J'ai, ce petit livre, dévoré d'une traite. Comme souvent chez les fins observateurs, son auteure sait décrire avec subtilité les diverses manifestation d'un Faux-Self acquis dans l'enfance pour s'adapter à une demande parentale instrumentalisante. Les résonances des descriptions et témoignages avec ma propre histoire sont suffisants pour que j'y accorde quelque crédit. Grandiosité (ou histrionisme) et dépression sont les adaptations d'un mépris de ses propres besoins éprouvé dans l'enfance, souvent par le nourrisson dont.
Je lui reprocherais cependant, au-delà de l'intérêt intrinsèque de sa phénoménologie, son caractère par trop schématique, que nulle topique théorique ne renforce réellement, dont l'apogée se situe sans doute dans des considérations de sociologie politique (origine de toute violence sociale et des passions d'extrême-droite, pour le dire vite) dont je ne peux que regretter le manque d'assise tant factuelle que conceptuelle - dit clairement : bien des assertions paraissent gratuites.
Prenons par exemple "Les innombrables formes des égarements nationalistes (..) nous montrent clairement qu'ils procèdent tous de la même folie, qui s'alimente aux sentients et souvenirs refoulés de leurs responsables, et n'ont rien à voir avec des considérations rationnelles." Il me semble déceler là 1. une pétition de principe et 2. un paralogisme certain.
Pétition de principe : les nationalismes ne sont pas rationnels.

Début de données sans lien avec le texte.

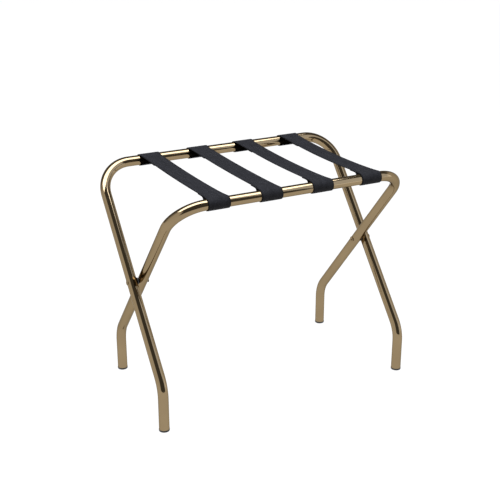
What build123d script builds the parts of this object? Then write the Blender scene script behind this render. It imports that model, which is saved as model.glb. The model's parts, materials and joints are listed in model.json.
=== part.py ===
from build123d import *
from math import acos, asin, atan2, cos, degrees, hypot, radians, sin
import os

# Folding luggage rack: two bent-tube U frames cross in an X and turn on one rivet per side.
# Four webbing straps are looped round the two top rails and hold the rack open.
# Millimetres, +Z up. The origin is on the floor, midway between the four feet.
# +X runs along the rails. The outer (wider) frame has its rail at +Y and its feet at -Y;
# the inner frame is the other way round.

# ---- driving dimensions ----
tube_diameter = 22.2
tube_wall = 1.2
rail_height = 486.0          # rail centre line above the floor, rack open
rail_half_depth = 174.7      # rail centre line to the middle of the rack
foot_half_depth = 150.0      # foot centre line to the middle of the rack
knee_height = 98.5           # sharp corner between leg and foot stub
corner_radius = 69.0         # bend between leg and rail, at the tube's centre line
knee_radius = 70.5           # bend between leg and foot stub
outer_leg_x = 292.3          # leg centre line of the outer frame
leg_gap = 1.8                # clear space between the crossing legs, filled by a spacer

rivet_diameter = 6.0
rivet_clearance = 0.05       # radial, so that the inner frame turns freely
rivet_head_diameter = 10.0
rivet_head_height = 1.6
rivet_head_edge = 0.5        # straight rim under the dome
rivet_bore_diameter = 3.8    # hollow end that is rolled over
rivet_bore_depth = 7.0
rivet_roll_diameter = 8.4
rivet_roll_height = 1.2
spacer_diameter = 15.0
washer_diameter = 13.0
washer_thickness = 0.8
turning_clearance = 0.1      # between the inner frame and the washers it turns against

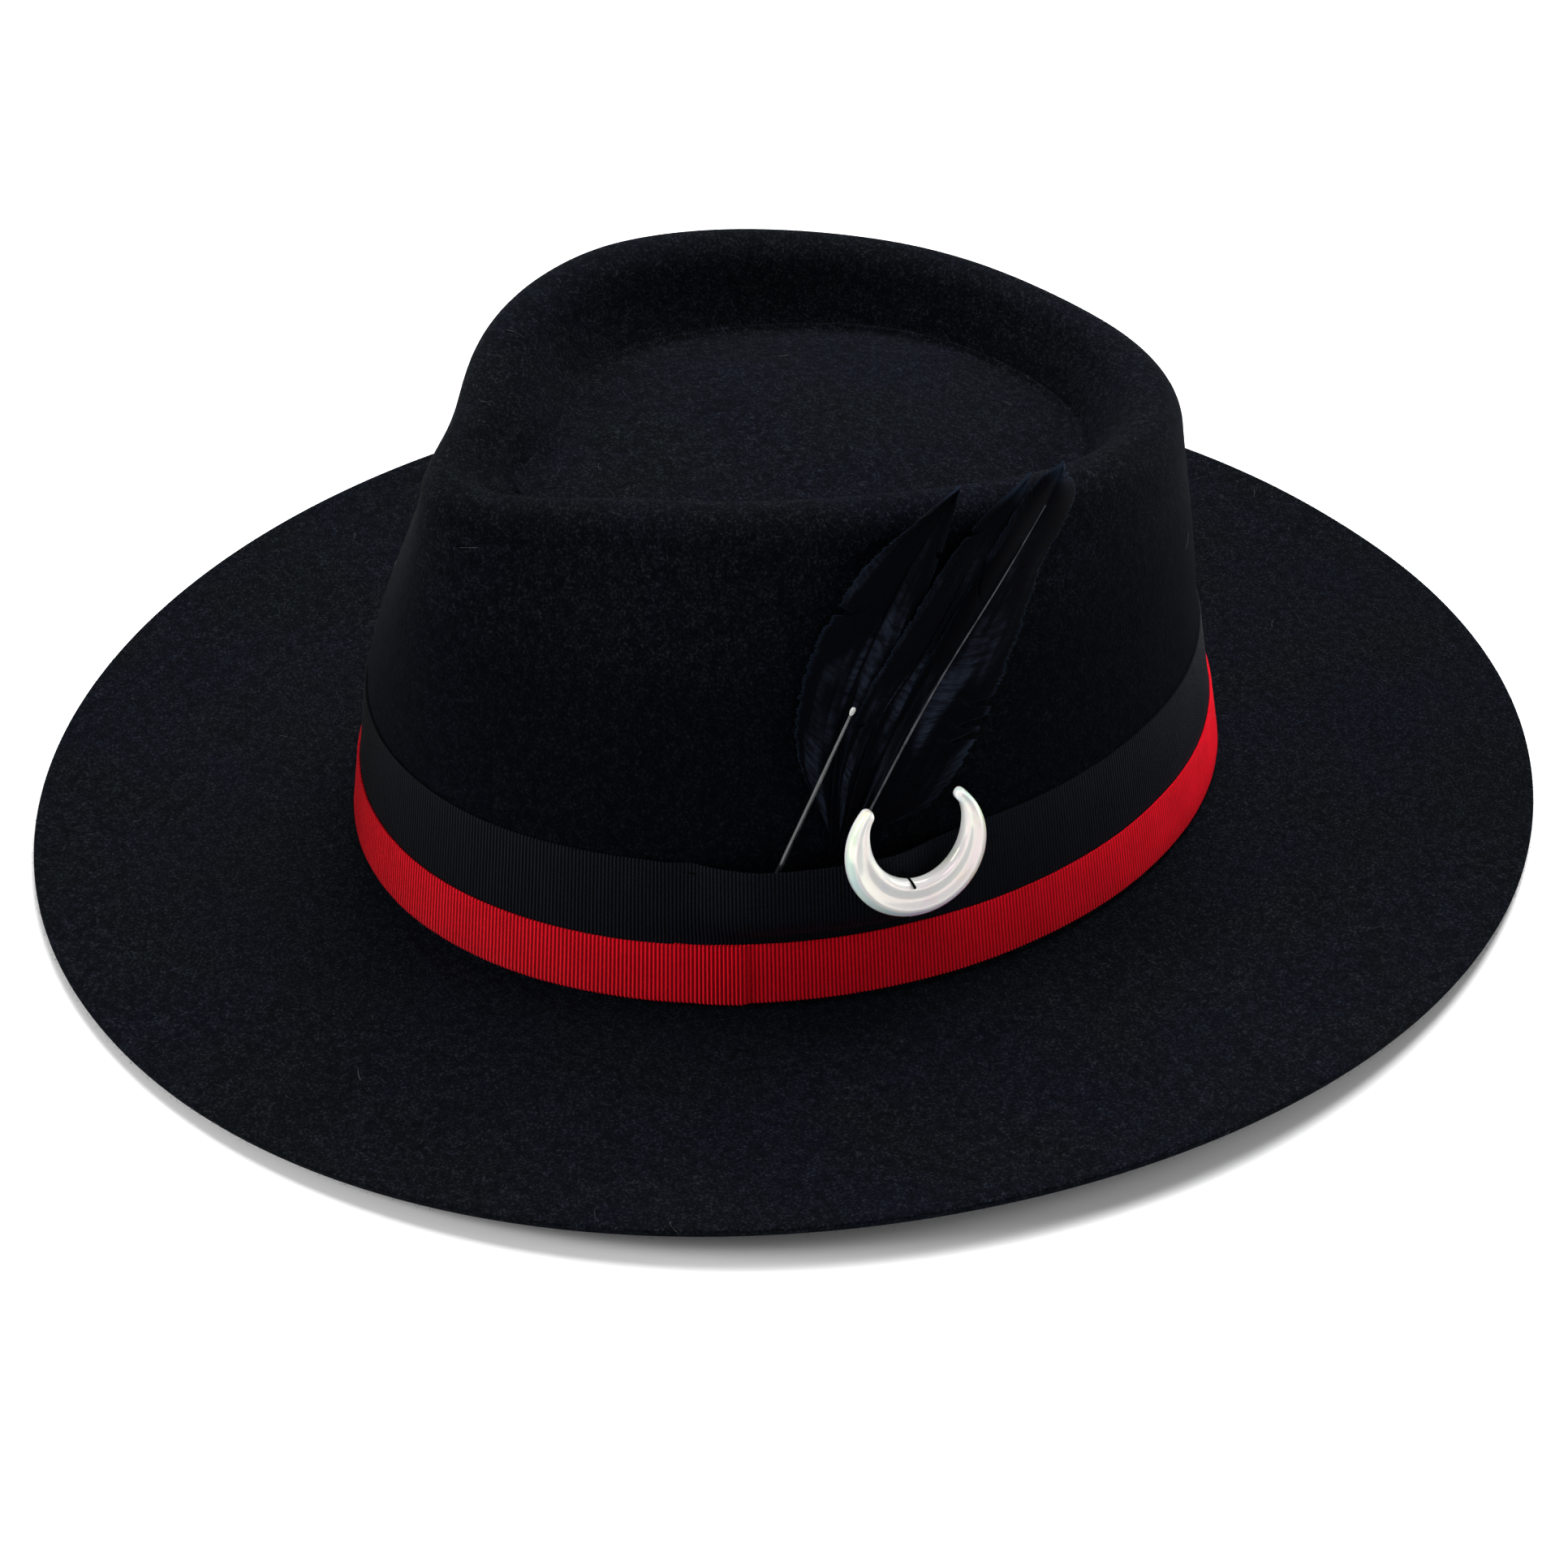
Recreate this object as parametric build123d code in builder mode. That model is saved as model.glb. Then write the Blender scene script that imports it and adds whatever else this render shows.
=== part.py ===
"""Wide-brimmed felt hat with two ribbons, a bunch of feathers, a stripped quill and a moon bead.

Millimetres.  +Z is up, the wearer's face is at -Y and the wearer's left ear at +X.
z = 0 is the flat underside of the brim, and the z axis runs up the middle of the brim's oval.
Angles round the hat are measured at the middle of the head opening, which lies a little behind
the z axis, from the front (-Y) towards the wearer's left (+X).
"""
from build123d import *
from math import atan2, cos, degrees, exp, pi, radians, sin, sqrt
import os

# ---------------------------------------------------------------- driving dimensions
FELT = 2.4                  # thickness of the felt
HEAD_HALF_X = 93.3          # half width and half length of the crown where it meets the brim
HEAD_HALF_Y = 106.2
BREAK_Z = 4.0               # height at which the crown wall leaves the brim
BREAK_RADIUS = BREAK_Z - FELT

BRIM_HALF_X = 174.4         # half width and half length of the brim
BRIM_HALF_Y = 181.8
HEAD_SHIFT_Y = 1.0          # the brim is a little wider in front than behind

RIBBON_LEAN_Z = 18.0        # the wall leans in to this height, and on to the next
WALL_TURN_Z = 42.0          # above it the oval turns into the teardrop
LEAN_LOW = 2.0              # how far the wall has leaned in at those two heights
LEAN_HIGH = 5.4

RIM_ROLL = 8.0              # radius of the rolled rim round the top of the crown
RIM_MEAN_Z = 98.4           # height of the roll's centre line: mean, front-to-back, side-to-side
RIM_FRONT_RISE = 4.6
RIM_SIDE_RISE = 6.0
DROP_SHIFT_Y = -10.9        # centre of the teardrop outline, from that of the head opening

CREASE_INSET = 15.6         # the pressed ring that lies inside the rim
PLATEAU_INSET = 18.1
PLATEAU_Z = 96.5            # height of the middle of the crown's floor

RIBBON = 0.6                # thickness of a grosgrain ribbon
WIDE_RIBBON_FOOT_Z = 4.2
WIDE_RIBBON_TOP_Z = 38.4
NARROW_RIBBON_TOP_Z = 18.4
CLOTH_GAP = 0.04            # between layers that touch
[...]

Je ne pense pas que ce soit correct. Ils ont leur rationalité - mâtinée d'un bon paquet de sentiments adverses et de refus de certains faits. Le sous-texte que "l'avenir démocratique" (sous-entendu non nationaliste), dont quelques paragraphes auparavant, l'auteure nous indique vouloir contribuer à assurer la préservation, est quant à lui rationnel, ou plus rationnel. Ce qu'il conviendrait de démontrer et ne me semble en rien évident - la démocratie est sans doute en moyenne plus respectueuse de la plupart des droits du plus grand nombre, mais de là à dire qu'elle est plus _rationnelle_ qu'une de ses déclinaisons nationalistes...
Paralogisme : si même on admet que que les égarements nationalistes ne sont pas rationnels, il faut, pour aboutir à la conclusion de l'auteure, qu'irrationnel => alimentés aux sentiments refoulés tels que décrits dans le livre, issues de violence faite à enfant. Aussi séduisante cette hypothèse soit-elle, et aussi potentiellement vraisemblable, elle n'en demeure pas moins... une hypothèse, que rien dans l'ouvrage ne permet de fonder autrement que comme un bon point de départ pour un travail de vérification authentiquement rationnel.
Il me semble qu'en fait l'auteure commet ici une faute de logique. Il est en effet assez clairement établi par la pratique psychothérapeutique qu'alimenté aux sentiments refoulés => actes irrationnels (c'est-à-dire entretenant une souffrance dans la répétition d'actes morbides, de façon à éviter une souffrance plus grande encore, celle de se voir confronté aux souvenirs du ou des traumas, inconsciemment fantasmés comme délétères). Les patients le reconnaissent eux-même, en remontant au traumatisme source de façon à s'en libérer, dans l'anamnèse, des émotions négative. Le renversement de l'inférence (actes irrationnels => ancrage dans des sentiments refoulés) relève d'un non sequitur et mène à l'affirmation (illogique !) du conséquent.
On retrouve ce paralogisme dans tout le livre : dès lors qu'un comportement ressemble à ce qui est la conséquence d'un traumatisme d'enfance, on trouve l'affirmation de l'existence du trouble - là où on ne pourrait qu'y voir une suspicion possible). Cela donne l'illusion au lecteur d'une certaine simplicité de la psyché : si tu as tels ou tels symptômes, alors c'est que tu as vécu tels ou tels événements. Ce schématisme malheureux est accentué de ce qu'Alice Miller envisage, de façon suggestive et à mon sens pertinente au moins dans les limites de son analyse, sous le même angle maltraitance obvie (viols, brutalités, ...) et maltraitance ordinaire (petits actes de mépris ou "d'éducation", à la propreté, au silence, à la suppléance psychologique ou sociale d'un parent, auxquels leur précocité et leurs sur-excitabilités (Dabrowski) rendent particulièrement sensibles les enfants dits "doués").
Dès lors, bien que je recommande vivement la lecture de ce l'opuscule, surtout aux HP mal dans leur peau, il ne m'est guère possible de m'en enthousiasmer plus loin qu'un 7.